What trends are you seeing in the securities lending data you collect?

Chris Valentino: From an asset class perspective, the largest revenue generators globally are equity common shares. Equity common shares account for 73% of total revenues in the US, 70% in Emea and 96% in Asia . Of the remainder, in the US, 8% comes from ETFs, 7% from sovereign bonds and the remaining 12% from depository receipts, corporate debt and other instruments. 

valentino equilend

US equity loan balances have been on a slow and yet steady climb over the past eight quarters, up 26% from $340bn in Q1 2013 to $430bn as of November 30 2014. Inventories are around $4trn, up from just over $2.5trn at the beginning of 2013. Most of the rise in inventory can be attributed to an appreciation of the US equity markets – with the S&P up 29% in 2013 and up 13% in the year to the end of November – rather than new players coming into the lending pools. Utilisation is slightly down from 14% in 2013 to 12% in 2014. 

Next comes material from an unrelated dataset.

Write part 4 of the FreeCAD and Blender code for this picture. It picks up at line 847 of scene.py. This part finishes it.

In Europe, equity utilisation levels came in at 9.25%, with the exception of Q2 where we saw the usual pickup in seasonal activity. Equity loan balances and inventories across Asia have been on a steady rise since early 2013. As of November 30, Asian equity markets saw loan balances of $103bn and inventories of $1.1trn, so utilisation levels of 9.7%. 

Charlie Rizzo: Following the Basel III requirements to strengthen their balance sheets banks have moved away from certain types of loans, decreasing inventories. Does that show in this data? 

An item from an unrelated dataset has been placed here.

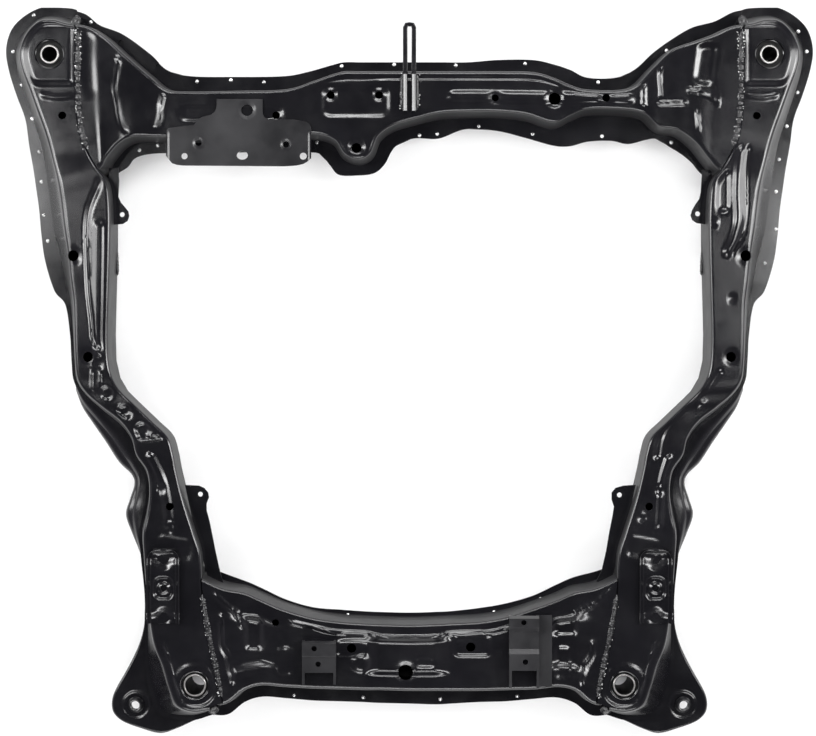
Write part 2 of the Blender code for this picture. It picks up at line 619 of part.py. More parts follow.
def roll_mount_plate(name, finish):
    """Flat bracket plate on the front crossmember, its two sides turned down behind the wall."""
    low = DECK_FRONT_Z + GAP
    high = low + PLATE_SHEET
    made = prism(name, PLATE_OUTLINE, low, high, finish)
    for x, y, radius in PLATE_HOLES:
        cylinder_cut(made, x, y, radius, high, finish)
    sides = sorted(x for x, y in PLATE_OUTLINE)
    for number, (edge, inward) in enumerate(((sides[0], 1), (sides[-1], -1))):
        lip_outline = [(edge, PLATE_LIP_FROM), (edge + inward * PLATE_SHEET, PLATE_LIP_FROM),
                       (edge + inward * PLATE_SHEET, PLATE_LIP_TO), (edge, PLATE_LIP_TO)]
        lip = prism(f"{name}.lip.{number}", lip_outline, low - PLATE_LIP, low + PLATE_SHEET / 2, finish)
        lip.hide_render = True
        lip.display_type = "WIRE"
        joined = made.modifiers.new("lip", "BOOLEAN")
        joined.operation = "UNION"
        joined.solver = "EXACT"
        joined.object = lip
    return made


def lift_hook(name, finish):
    """A bent rod: two legs along the crossmember's deck and a loop that rises in front of it."""
    low = DECK_FRONT_Z + GAP + HOOK_ROD / 2
    half = HOOK_HALF_WIDTH
    reach = HOOK_REACH_Y - HOOK_BEND_Y
    leg = [(half, HOOK_FOOT_Y, low)]
    leg += [(half, HOOK_BEND_Y + reach * along, low + HOOK_RISE * up) for along, up in HOOK_LEG]
    right = leg + [(half * HOOK_BEND_SHARE, HOOK_REACH_Y - GAP, low + HOOK_RISE),
                   (0, HOOK_REACH_Y, low + HOOK_RISE)]
    left = [(-x, y, z) for x, y, z in reversed(right[:-1])]
    route = right + left
    curve = bpy.data.curves.new(name, "CURVE")
    curve.dimensions = "3D"
    curve.bevel_depth = HOOK_ROD / 2 * MM
    curve.bevel_resolution = 2
    curve.use_fill_caps = True
    line = curve.splines.new("POLY")
    line.points.add(len(route) - 1)
    for point, (x, y, z) in zip(line.points, route):
        point.co = (x * MM, y * MM, z * MM, 1.0)
    made = bpy.data.objects.new(name, curve)
    made.data.materials.append(finish)
    bpy.context.scene.collection.objects.link(made)
    return made


def stabiliser_bracket(side, name, finish):
    """A channel on the rear corner's deck: flat base with three holes and two raised sides."""
    seat = DECK_NECK_Z + GAP + STAB_SHEET
    half = STAB_WIDTH / 2
    front = STAB_Y + STAB_LENGTH / 2
    x = side * STAB_X
    rows = []
    ends = ((0.0, STAB_END_LIP), (STAB_TAPER, 1.0), (1.0 - STAB_TAPER, 1.0), (1.0, STAB_END_LIP))
    for share, lip in ends:
        y = front - share * STAB_LENGTH
        rise = STAB_LIP * lip
        narrow = half - STAB_END_DRAW * (1.0 - lip) / (1.0 - STAB_END_LIP)
        rows.append([(x - narrow, y, seat + rise), (x - narrow, y, seat + STAB_SHEET / 2),
                     (x - narrow + STAB_SHEET, y, seat), (x + narrow - STAB_SHEET, y, seat),
                     (x + narrow, y, seat + STAB_SHEET / 2), (x + narrow, y, seat + rise)])
    made = sheet_from(name, rows, finish, thickness=STAB_SHEET)
    outer_hole = STAB_LENGTH / 2 - STAB_HOLE_EDGE
    for y in (STAB_Y - outer_hole, STAB_Y, STAB_Y + outer_hole):
        cylinder_cut(made, x, y, STAB_HOLE_R, seat, finish)
    return made


def inner_wall_x(y):
    """Distance from the middle plane to a side member's inner wall at a place along the car."""
    line = sorted((row[3][1], row[3][0]) for row in RAIL)
    return float(np.interp(y, [p[0] for p in line], [p[1] for p in line]))


def hose_tab(side, name, y, reach, finish):
    """A small ear with a round end and a hole, standing out of a side member's inner wall."""
    end = inner_wall_x(y) - reach
    turns = [math.radians(a) for a in range(90, 271, 30)]
    arc = [(side * (end + TAB_R * math.cos(t)), y + TAB_R * math.sin(t)) for t in turns]
    bends = [row[3][1] for row in RAIL if abs(row[3][1] - y) < TAB_ROOT]
    spots = sorted([y - TAB_ROOT, *bends, y + TAB_ROOT])
    root = [(side * (inner_wall_x(spot) - GAP), spot) for spot in spots]
    made = prism(name, root + arc, TAB_Z, TAB_Z + TAB_SHEET, finish)
    cylinder_cut(made, side * end, y, TAB_HOLE_R, TAB_Z, finish)


def build():
    """Make every piece of the subframe."""
    clear_scene()
    paint = material("black_paint", (0.012, 0.012, 0.013), 0.22, 0.0)
    steel = material("bare_steel", (0.55, 0.54, 0.52), 0.3, 1.0)
    rubber = material("rubber", (0.02, 0.02, 0.02), 0.75, 0.0)

    front_table = [row + (0.0,) for row in FRONT_CROSS]
    rear_table = [row[:4] + (DECK_REAR_Z, row[4]) for row in REAR_CROSS]
    front = crossmember("front_crossmember_upper", front_table, paint, True)
    crossmember("front_crossmember_lower", front_table, paint, False)
    rear = crossmember("rear_crossmember_upper", rear_table, paint, True)
    crossmember("rear_crossmember_lower", rear_table, paint, False)
    for x, y, radius in FRONT_DECK_HOLES:
        cylinder_cut(front, x, y, radius, DECK_FRONT_Z, paint)
    for x, y, radius in REAR_DECK_HOLES:
        cylinder_cut(rear, x, y, radius, DECK_REAR_Z, paint)

    bushes = (
        ("front", FRONT_MOUNT_X, FRONT_MOUNT_Y, FRONT_BUSH_R, FRONT_SLEEVE_R, FRONT_BORE_R,
         DECK_CORNER_Z),
        ("rear", REAR_MOUNT_X, REAR_MOUNT_Y, REAR_BUSH_R, REAR_SLEEVE_R, REAR_BORE_R,
         DECK_PLATFORM_Z),
    )
    for side, word in ((-1, "left"), (1, "right")):
        upper = rail_upper(side, f"side_member_upper_{word}", paint)
        lower = rail_lower(side, f"side_member_lower_{word}", paint)
        rail_skirt(side, f"side_member_skirt_{word}", paint)
        for x, y, radius in RAIL_HOLES:
            cylinder_cut(upper, side * x, y, radius, DECK_RAIL_Z, paint)
        for place, x, y, radius, sleeve, bore, deck_z in bushes:
            cylinder_cut(upper, side * x, y, radius + GAP, deck_z, paint, segments=SEGMENTS)
            bush(f"{place}_{word}", side * x, y, radius, sleeve, bore, deck_z, (paint, rubber, steel))
        cylinder_cut(lower, side * FRONT_MOUNT_X, FRONT_MOUNT_Y, BOLT_ACCESS_R, PAN_Z, paint,
                     segments=SEGMENTS)
        plate = corner_plate(side, f"rear_corner_plate_{word}", paint)
        boss = (side * CORNER_BOSS_X, CORNER_BOSS_Y)
        cylinder_cut(plate, *boss, CORNER_HOLE_R, CORNER_TOP_Z, paint)
        nut(f"corner_nut_{word}", *boss, CORNER_TOP_Z + GAP, CORNER_HOLE_R, paint)
        stabiliser_bracket(side, f"stabiliser_bracket_{word}", paint)
        hose_tab(side, f"hose_tab_front_{word}", FRONT_TAB_Y, FRONT_TAB_REACH, paint)
        hose_tab(side, f"hose_tab_rear_{word}", REAR_TAB_Y, REAR_TAB_REACH, paint)
    rack_bracket("rack_bracket_left", RACK_LEFT, paint)
    rack_bracket("rack_bracket_right", RACK_RIGHT, paint)
    roll_mount_plate("roll_mount_plate", paint)
    lift_hook("lift_hook", paint)


build()
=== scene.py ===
"""The look of a pressed-steel front subframe: fine painted shells, weld beads, bushes and a stage.

Every length in the tables is in millimetres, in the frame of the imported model, and MM turns it
into metres. X runs across the car, Y towards its front and Z up.
"""
import math

import bmesh
import bpy
import numpy as np
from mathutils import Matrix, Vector


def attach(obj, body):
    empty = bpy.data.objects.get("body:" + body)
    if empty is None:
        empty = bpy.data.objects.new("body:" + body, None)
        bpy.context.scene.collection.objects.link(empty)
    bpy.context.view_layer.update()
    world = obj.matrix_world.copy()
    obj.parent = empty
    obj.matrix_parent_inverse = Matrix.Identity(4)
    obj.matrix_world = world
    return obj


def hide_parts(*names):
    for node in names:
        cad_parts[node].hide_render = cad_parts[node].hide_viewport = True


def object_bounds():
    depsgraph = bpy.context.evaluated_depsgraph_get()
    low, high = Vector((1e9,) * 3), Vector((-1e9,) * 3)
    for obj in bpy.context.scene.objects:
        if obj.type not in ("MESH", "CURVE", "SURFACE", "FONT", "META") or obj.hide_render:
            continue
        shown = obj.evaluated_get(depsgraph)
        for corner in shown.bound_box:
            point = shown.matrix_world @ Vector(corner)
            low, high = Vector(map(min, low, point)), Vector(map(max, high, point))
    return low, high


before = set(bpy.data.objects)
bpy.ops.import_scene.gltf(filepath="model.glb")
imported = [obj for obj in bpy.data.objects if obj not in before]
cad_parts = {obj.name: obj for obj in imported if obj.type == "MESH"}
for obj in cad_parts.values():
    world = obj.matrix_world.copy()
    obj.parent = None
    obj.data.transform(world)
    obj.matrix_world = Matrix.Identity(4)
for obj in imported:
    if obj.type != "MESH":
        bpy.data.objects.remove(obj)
CAD_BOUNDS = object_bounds()

bl_info = {
    "name": "Subframe Look",
    "version": (1, 0, 0),
    "blender": (4, 5, 0),
    "location": "View3D > Sidebar > Subframe",
    "description": "Pressed shells, welds, bushes and studio for a car's front subframe",
    "category": "Object",
}

MM = 0.001
BODY = "root"
SIDES = ((-1, "left"), (1, "right"))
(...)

Valentino: We track lendable inventory, so if there was a pullback in what beneficial owners are injecting into the supply pool, we would see that. As of now, we have seen no certifiable evidence of a retrenchment in lendable inventory. 

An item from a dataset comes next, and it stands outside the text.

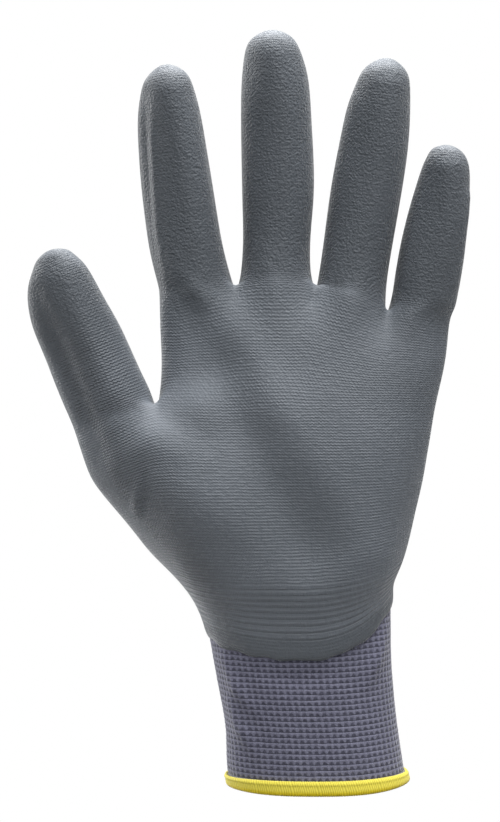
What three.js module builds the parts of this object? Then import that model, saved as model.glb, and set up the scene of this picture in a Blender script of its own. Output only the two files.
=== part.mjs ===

Regarding spreads, it has been a relatively good story in the US. Average spreads for the year have been climbing steadily from 60 to 80 basis points (bps). In Asia, spreads have been relatively range bound between 100 and 120bps. And in Europe, outside of the busy summer season where spreads spiked to 120bps, they have traded in that 40 to 60bps range. 

The US equity market continues to be an opportunistic and specials-driven market. Of the current loan balance, 88% is trading under 50bps. Only 6% of the average daily balance is trading over 150bps. It is a similar story in Europe, where 80% of the market is trading at general collateral (GC) levels, and the remaining 20% is left to drive revenue. Asia has a bit more of a balanced market with 73% of the market trading below 50bps and 26% of the market trading between 50 and 500bps. 

Rizzo: If a substantial portion of the revenue is coming from specials, are you still seeing your clients loan GC? And, are there specific types of products, such as an index? 

Jim McDonald: Yes, we do still have clients lending GC, but client interest varies. Certain client types, including public pension and sovereign wealth funds with stable, multi-asset class portfolios, tend to be more comfortable with managing cash or collateral that generates sufficient yield to make the GC product interesting. In the last few years, however, many other clients have adopted minimum spread requirements for all transactions that effectively limit lending to higher spread specials.

BO roundtable 

Rizzo: Would that be mostly your investment company clients? McDonald: Yes. Would you say that since 2007 clients such as pension funds have become more comfortable with securities lending? 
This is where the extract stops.